Pager goes bleep, bleep, bleep! “MEDICAL EMERGENCY, RIDDIFORD HOUSE” (a residential hostel on the hospital site). Where? Ok, let’s go. When I arrive, there is only an orderly and no equipment or medical staff. The patient is complaining of central chest pain. I can do little at this stage but call for an ambulance and provide reassurance to the patient. Thankfully, the paramedics arrive with lots of equipment and the patient is safely transferred to ED.

04:00 AM

I go and check on the patient in 5S. The patient remains stable. I discuss the plan of care with the primary nurse. There is also a student nurse working and she is keen to know why I put the MET call out. This gives me a great opportunity to do some teaching, another great part of this job.

05:00 AM: LUNCH

Back in the office for lunch and note writing.

06:00 AM

I revisit the four ICU discharges from yesterday and discharge them from our service.

6:30 AM

The phone rings with another referral. I am told the patient is becoming agitated. On further questioning of the nurse, it may be that the patient is in some pain. I suggest that they give the patient analgesia and I will hand it over to my colleague.

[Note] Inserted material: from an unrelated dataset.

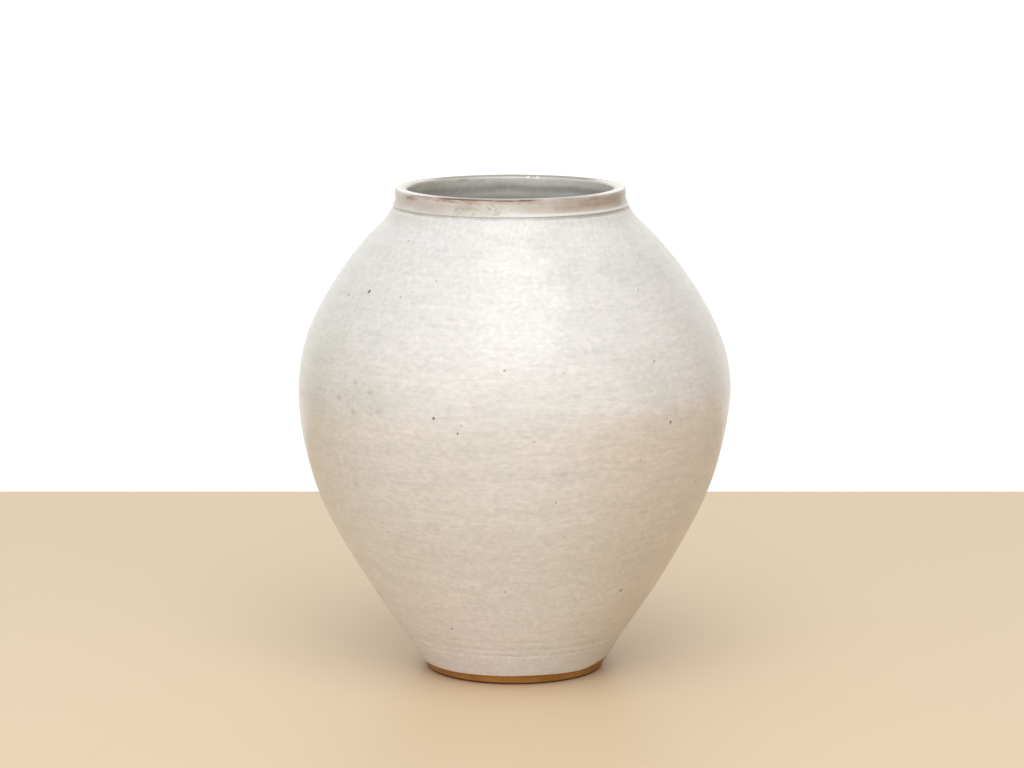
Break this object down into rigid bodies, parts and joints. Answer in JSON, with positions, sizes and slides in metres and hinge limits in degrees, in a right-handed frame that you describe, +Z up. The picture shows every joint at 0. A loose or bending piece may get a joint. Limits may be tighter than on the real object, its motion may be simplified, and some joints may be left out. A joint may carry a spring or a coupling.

Handover the patients, phone, pager, and bag. As the handover finishes, bleep bleep bleep! “MEDICAL EMERGENCY 7N”. I handed over just in time.


I arrive home. I have seen my children at the bus stop and waved at their happy faces. I feed the dog and go to bed. Good night.

The patient at risk* (PAR) service’s home base is in the Wellington Regional Hospital’s intensive care service. Their primary role is to support and educate ward staff in looking after acutely unwell adult patients in different ward settings.